### Task to carry out
Transcribe only the lines from the line with "on_axis = fitting_placement()" through the line with "bpy.context.scene.collection.objects.link(empty)", exactly, counting both of those lines as part of the stretch.

### Collected material
◇ ◇ ◇ ◇ ◇

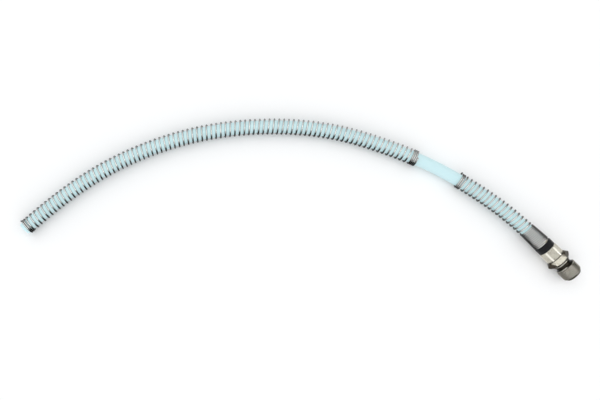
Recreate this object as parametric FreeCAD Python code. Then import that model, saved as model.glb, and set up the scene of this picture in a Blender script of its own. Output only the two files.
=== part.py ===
"""A flexible air hose lying in a low arch, inside two wire spring guards, with a male pipe
fitting clamped to its right end. Millimetres, +Z up, the floor at Z = 0, and the origin at
the middle of the assembly's footprint."""

import FreeCAD, Part
import math
import os

from FreeCAD import Matrix, Placement, Vector

os.makedirs("parts", exist_ok=True)

# The hose: a half-inch tube with a three-eighths bore. The bore is cut at the open end and round
# the stem; between them the hose is left plain.
hose_outer = 12.7
hose_inner = 9.5
mouth_depth = 20.0

# Its route on the floor, from the open left end to the end clamped in the fitting (x, y)
route_plan = [
    (-287.0, -30.0),
    (-258.0, -4.0),
    (-205.0, 32.5),
    (-148.0, 58.0),
    (-90.0, 73.0),
    (-28.0, 78.0),
    (33.0, 73.0),
    (91.0, 56.0),
    (143.0, 34.0),
    (191.0, 5.0),
    (228.0, -24.0),
    (259.5, -54.5),
]
arc_share = 0.45

# The spring guards: wire wound left-handed, with a flat against the hose and a ridge outwards
wire_thickness = 1.4
wire_width = 1.75
wire_clearance = 0.05
runs_per_turn = 8
open_pitch = 5.0
closed_pitch = 1.84

# The long guard covers the hose from just inside its open end
open_end_bare = 2.0
long_guard_length = 440.5
long_guard_closed = (2.5, 3.25)

# The short guard starts after a bare stretch; its tight coils spread and grip the nut's shank
bare_length = 47.0
short_guard_closed = (2.5, 11.25)
short_guard_end_diameter = 18.6

# The fitting's stations, measured along its axis forwards from the rear face of the body's hex
nipple_length = 7.0
stem_length = 14.0
rear_cone_length = 3.5
hex_corner_length = 1.2
front_cone_length = 3.9
neck_length = 3.6
thread_lead_length = 1.2
thread_length = 8.0
nose_shoulder_length = 3.7
nose_tip_length = 2.3

# The fitting body's sizes across the axis
body_hex = 22.2
body_rear_face = 20.6
neck_diameter = 16.2
thread_diameter = 20.955
nose_shoulder = 18.9
nose_face = 13.4
nipple_diameter = 14.3
body_bore = 7.0
stem_clearance = 0.05
hose_end_gap = 0.2

# The nut, with the round shank behind it that carries the collar and the short guard
nut_hex = 17.5
nut_length = 12.0
nut_face_gap = 0.2
nut_thread_clearance = 0.05
nut_hose_clearance = 0.1
nut_rear_face = 18.0
nut_chamfer_length = 2.2
shank_diameter = 13.9
shank_grip_length = 6.2

# The black collar between the nut and the last coil
collar_diameter = 18.6
collar_length = 7.2
collar_clearance = 0.05
coil_gap = 0.25

# How the fitting lies: turned a little about its axis, with one corner of its hex on the floor
fitting_roll = 13.0

# The wire runs straight between its corners, so these lie further out than the hose
hose_radius = hose_outer / 2
guard_inner_radius = (hose_radius + wire_clearance) / math.cos(math.pi / runs_per_turn)
guard_rest_height = guard_inner_radius + wire_thickness
half_hex_corner = math.radians(30.0)
corner_from_down = half_hex_corner - math.radians(fitting_roll)
fitting_height = body_hex / 2 / math.cos(half_hex_corner) * math.cos(corner_from_down)

# The hose lies in the guard as far as the long guard goes, then climbs to the fitting's axis
climb = {9: 0.35, 10: 1.0, 11: 1.0}
route = [
    Vector(x, y, guard_rest_height + climb.get(i, 0.0) * (fitting_height - guard_rest_height))
    for i, (x, y) in enumerate(route_plan)
]


def hose_path(points):
    """The straight runs and tangent arcs that the hose follows, as one wire."""
    edges = []
    last = points[0]
    for before, corner, after in zip(points, points[1:], points[2:]):
        shorter = min((corner - before).Length, (after - corner).Length)
        back = (before - corner).normalize()
        ahead = (after - corner).normalize()
        half_turn = (math.pi - back.getAngle(ahead)) / 2
        radius = arc_share * shorter / math.tan(half_turn)
        print("bend radius %.0f mm, turn %.1f degrees" % (radius, math.degrees(2 * half_turn)))
        start = corner + back * (arc_share * shorter)
        end = corner + ahead * (arc_share * shorter)
        inward = (back + ahead).normalize()
        middle = corner + inward * (radius / math.cos(half_turn) - radius)
        edges.append(Part.LineSegment(last, start).toShape())
        edges.append(Part.Arc(start, middle, end).toShape())
        last = end
    edges.append(Part.LineSegment(last, points[-1]).toShape())
    return Part.Wire(edges)


path = hose_path(route)
hose_length = path.Length


def along(station):
    """The point of the hose's centre line at this length from its open end, and its frame."""
    left = station
    for edge in path.OrderedEdges:
        if left <= edge.Length or edge.isSame(path.OrderedEdges[-1]):
            break
        left -= edge.Length
    parameter = edge.getParameterByLength(min(max(left, 0.0), edge.Length))
    ahead = edge.tangentAt(parameter).normalize()
    side = Vector(0, 0, 1).cross(ahead).normalize()
    return edge.valueAt(parameter), ahead, side, ahead.cross(side)


def fitting_placement():
    """Puts a piece that is turned about +Z on the fitting's axis, with the roll of the fitting."""
    ahead = (route[-1] - route[-2]).normalize()
    side = Vector(0, 0, 1).cross(ahead).normalize()
    up = ahead.cross(side)
    roll = math.radians(fitting_roll)
    flat = up * math.cos(roll) - side * math.sin(roll)
    third = ahead.cross(flat)
    origin = route[-1] + ahead * (hose_end_gap + nipple_length)
    turn = Matrix(
        flat.x, third.x, ahead.x, origin.x,
        flat.y, third.y, ahead.y, origin.y,
        flat.z, third.z, ahead.z, origin.z,
        0, 0, 0, 1,
    )
    return Placement(turn)


def turned(profile):
    """A solid turned about Z from (radius, station) corners."""
    points = [Vector(radius, 0, station) for radius, station in profile]
    outline = Part.makePolygon(points + points[:1])
    return Part.Face(outline).revolve(Vector(0, 0, 0), Vector(0, 0, 1), 360)


def bar(radius, start, end):
    """A round bar along Z."""
    return Part.makeCylinder(radius, end - start, Vector(0, 0, start))


def hexagon(across_flats, start, end):
    """A hexagonal bar along Z with a flat facing +X."""
    corner = across_flats / 2 / math.cos(half_hex_corner)
    angles = [half_hex_corner * (2 * i + 1) for i in range(6)]
    corners = [Vector(corner * math.cos(a), corner * math.sin(a), start) for a in angles]
    outline = Part.makePolygon(corners + corners[:1])
    return Part.Face(outline).extrude(Vector(0, 0, end - start))


def hose():
    """The hose, swept along its path, with its bore at both ends."""
    start, end = route[0], route[-1]
    ahead, back = route[1] - start, route[-2] - end
    section = Part.Wire(Part.makeCircle(hose_radius, start, ahead))
    swept = path.makePipeShell([section], True, False)
    expected = math.pi * hose_radius**2 * hose_length
    print("hose length %.1f mm, volume %.4f of section times length" % (hose_length, swept.Volume / expected))
    mouth = Part.makeCylinder(hose_inner / 2, mouth_depth, start, ahead)
    round_stem = Part.makeCylinder(hose_inner / 2, stem_length, end, back)
    return swept.cut(mouth).cut(round_stem)


def winding(first, last, closed):
    """The stations of a wire's corners: tight turns at each end, and between them whole open
    turns whose pitch is fitted to the length that is left."""
    tight = [round(turns * runs_per_turn) for turns in closed]
    step = closed_pitch / runs_per_turn
    open_first = first + tight[0] * step
    open_length = last - tight[1] * step - open_first
    runs = round(open_length / open_pitch) * runs_per_turn
    stations = [first + i * step for i in range(tight[0])]
    stations += [open_first + open_length * i / runs for i in range(runs)]
    return stations + [last - i * step for i in range(tight[1], -1, -1)]


def wound_wire(first, last, closed, radius_at):
    """A wire wound left-handed about the hose from one station to another, starting on the
    outside of the arch. radius_at gives the wire's inner radius at a station."""
    sections = []
    for i, station in enumerate(winding(first, last, closed)):
        angle = math.pi / 2 + 2 * math.pi * i / runs_per_turn
        centre, ahead, side, up = along(station)
        outward = side * math.sin(angle) + up * math.cos(angle)
        seat = centre + outward * radius_at(station)
        half_width = ahead * (wire_width / 2)
        ridge = seat + outward * wire_thickness
        sections.append(Part.makePolygon([seat - half_width, ridge, seat + half_width, seat - half_width]))
    return Part.makeLoft(sections, True, True)


def long_spring_guard():
    """The open guard that keeps the hose from kinking and wearing, closed at both ends."""
    first = open_end_bare + wire_width / 2
    last = open_end_bare + long_guard_length - wire_width / 2
    return wound_wire(first, last, long_guard_closed, lambda station: guard_inner_radius)


def collar_rear():
    """The station of the collar's rear face along the hose."""
    nut_rear = hose_length + hose_end_gap + nipple_length - nut_face_gap - nut_length
    return nut_rear - collar_length


def short_spring_guard():
    """The strain relief: open coils that close up and spread over the nut's shank."""
    first = open_end_bare + long_guard_length + bare_length + wire_width / 2
    last = collar_rear() - coil_gap - wire_width / 2
    spread_first = last - short_guard_closed[1] * closed_pitch
    spread = short_guard_end_diameter / 2 - wire_thickness - guard_inner_radius

    def radius_at(station):
        share = min(max((station - spread_first) / (last - spread_first), 0.0), 1.0)
        return guard_inner_radius + share * spread

    return wound_wire(first, last, short_guard_closed, radius_at)


def spring_collar():
    """The black ring on the nut's shank."""
    front = -nut_face_gap - nut_length
    rear = front - collar_length
    bore = bar(shank_diameter / 2 + collar_clearance, rear, front)
    return bar(collar_diameter / 2, rear, front).cut(bore)


def clamp_nut():
    """The hex nut that clamps the hose on the stem, with the shank that the guard grips."""
    front = -nut_face_gap
    rear = front - nut_length
    shank_rear = rear - collar_length - shank_grip_length
    corner = nut_hex / 2 / math.cos(half_hex_corner)
    limits = turned(
        [
            (0, rear),
            (nut_rear_face / 2, rear),
            (corner, rear + nut_chamfer_length),
            (corner, front),
            (0, front),
        ]
    )
    head = hexagon(nut_hex, rear, front).common(limits)
    shank = bar(shank_diameter / 2, shank_rear, rear)
    thread_bore = bar(nipple_diameter / 2 + nut_thread_clearance, -nipple_length - hose_end_gap, front)
    hose_bore = bar(hose_radius + nut_hose_clearance, shank_rear, front)
    return head.fuse(shank).cut(thread_bore).cut(hose_bore).removeSplitter()


def fitting_body():
    """The body: stem in the hose, nipple for the nut, chamfered hex, neck and male pipe thread."""
    corner = body_hex / 2 / math.cos(half_hex_corner)
    stem = hose_inner / 2 - stem_clearance
    stem_tip = -nipple_length - stem_length
    hex_end = rear_cone_length + hex_corner_length + front_cone_length
    neck_end = hex_end + neck_length
    thread_start = neck_end + thread_lead_length
    shoulder_start = thread_start + thread_length
    shoulder_end = shoulder_start + nose_shoulder_length
    nose_end = shoulder_end + nose_tip_length
    hex_limits = turned(
        [
            (0, 0),
            (body_rear_face / 2, 0),
            (corner, rear_cone_length),
            (corner, rear_cone_length + hex_corner_length),
            (neck_diameter / 2, hex_end),
            (0, hex_end),
        ]
    )
    front_end = turned(
        [
            (0, hex_end),
            (neck_diameter / 2, hex_end),
            (neck_diameter / 2, neck_end),
            (thread_diameter / 2, thread_start),
            (thread_diameter / 2, shoulder_start),
            (nose_shoulder / 2, shoulder_end),
            (nose_face / 2, nose_end),
            (0, nose_end),
        ]
    )
    head = hexagon(body_hex, 0, hex_end).common(hex_limits)
    rear_end = bar(nipple_diameter / 2, -nipple_length, 0).fuse(bar(stem, stem_tip, -nipple_length))
    passage = bar(body_bore / 2, stem_tip, nose_end)
    return head.fuse([front_end, rear_end]).cut(passage).removeSplitter()


def write(name, shape):
    """Saves one piece and prints what it is made of."""
    size = shape.BoundBox
    print(
        "%-18s solids %d faces %d valid %s volume %.0f  x %.1f..%.1f y %.1f..%.1f z %.2f..%.2f"
        % (
            name, len(shape.Solids), len(shape.Faces), shape.isValid(), shape.Volume,
            size.XMin, size.XMax, size.YMin, size.YMax, size.ZMin, size.ZMax,
        )
    )
    shape.exportStep("parts/%s.step" % name)


on_axis = fitting_placement()
pieces = {
    "hose": hose(),
    "long_spring_guard": long_spring_guard(),
    "short_spring_guard": short_spring_guard(),
    "spring_collar": spring_collar(),
    "clamp_nut": clamp_nut(),
    "fitting_body": fitting_body(),
}
for name in ("spring_collar", "clamp_nut", "fitting_body"):
    pieces[name].Placement = on_axis
for name, piece in pieces.items():
    write(name, piece)
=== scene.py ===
"""The looks of a flexible air hose that lies in a low arch inside two wire spring guards, with a
clamp nut, a black collar and a male pipe fitting at its right end. Metres, +Z up."""

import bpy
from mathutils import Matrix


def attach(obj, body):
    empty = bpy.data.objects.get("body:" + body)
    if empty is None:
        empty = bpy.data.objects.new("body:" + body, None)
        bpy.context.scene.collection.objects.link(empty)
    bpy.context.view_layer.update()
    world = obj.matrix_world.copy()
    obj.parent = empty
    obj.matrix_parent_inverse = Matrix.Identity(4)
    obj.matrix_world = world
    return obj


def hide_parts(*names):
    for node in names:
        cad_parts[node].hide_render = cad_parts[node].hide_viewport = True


bl_info = {
    "name": "Hose Assembly",
    "version": (1, 0, 0),
    "blender": (4, 5, 0),
    "location": "3D View > Sidebar > Hose Assembly",
    "description": "Builds an air hose with wire spring guards and a male pipe fitting",
    "category": "Object",
}

import math
from collections import namedtuple

import bmesh
import bpy
from bpy.props import FloatProperty, FloatVectorProperty, IntProperty, PointerProperty
from mathutils import Matrix, Vector
from mathutils.kdtree import KDTree

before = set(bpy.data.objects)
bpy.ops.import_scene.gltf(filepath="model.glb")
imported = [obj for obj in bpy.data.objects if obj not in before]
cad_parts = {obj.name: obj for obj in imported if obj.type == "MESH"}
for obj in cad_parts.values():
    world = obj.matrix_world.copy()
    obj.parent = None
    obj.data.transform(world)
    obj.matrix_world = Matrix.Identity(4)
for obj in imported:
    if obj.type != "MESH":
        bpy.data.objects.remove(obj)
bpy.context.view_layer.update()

BODY = "root"
MM = 0.001
FULL_TURN = 2 * math.pi

# Heights of the hose's centre line: in the guard on the floor, on the climb, and on the fitting's
# axis
REST_HEIGHT = 0.0083274
CLIMB_HEIGHT = 0.0097028
FITTING_HEIGHT = 0.0122570

# The hose's route, from its open left end to the end clamped in the fitting
ROUTE = [
    (-0.2870, -0.0300, REST_HEIGHT),
    (-0.2580, -0.0040, REST_HEIGHT),
    (-0.2050, 0.0325, REST_HEIGHT),
    (-0.1480, 0.0580, REST_HEIGHT),
    (-0.0900, 0.0730, REST_HEIGHT),
    (-0.0280, 0.0780, REST_HEIGHT),
    (0.0330, 0.0730, REST_HEIGHT),
    (0.0910, 0.0560, REST_HEIGHT),
    (0.1430, 0.0340, REST_HEIGHT),
    (0.1910, 0.0050, CLIMB_HEIGHT),
    (0.2280, -0.0240, FITTING_HEIGHT),
    (0.2595, -0.0545, FITTING_HEIGHT),
]

# The fitting's axis starts at the rear face of the body's hex, this far ahead of the hose's end
HEX_FACE_GAP = 0.0072
FITTING_ROLL = math.radians(13.0)

# Stations along the fitting's axis and radii about it, in millimetres
COLLAR_REAR = -19.4
NUT_REAR = -12.2
NUT_FRONT = -0.2
NOSE_END = 27.4
THREAD_RADIUS = 10.4775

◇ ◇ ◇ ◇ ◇

### Task answer
on_axis = fitting_placement()
pieces = {
    "hose": hose(),
    "long_spring_guard": long_spring_guard(),
    "short_spring_guard": short_spring_guard(),
    "spring_collar": spring_collar(),
    "clamp_nut": clamp_nut(),
    "fitting_body": fitting_body(),
}
for name in ("spring_collar", "clamp_nut", "fitting_body"):
    pieces[name].Placement = on_axis
for name, piece in pieces.items():
    write(name, piece)
=== scene.py ===
"""The looks of a flexible air hose that lies in a low arch inside two wire spring guards, with a
clamp nut, a black collar and a male pipe fitting at its right end. Metres, +Z up."""

import bpy
from mathutils import Matrix


def attach(obj, body):
    empty = bpy.data.objects.get("body:" + body)
    if empty is None:
        empty = bpy.data.objects.new("body:" + body, None)
        bpy.context.scene.collection.objects.link(empty)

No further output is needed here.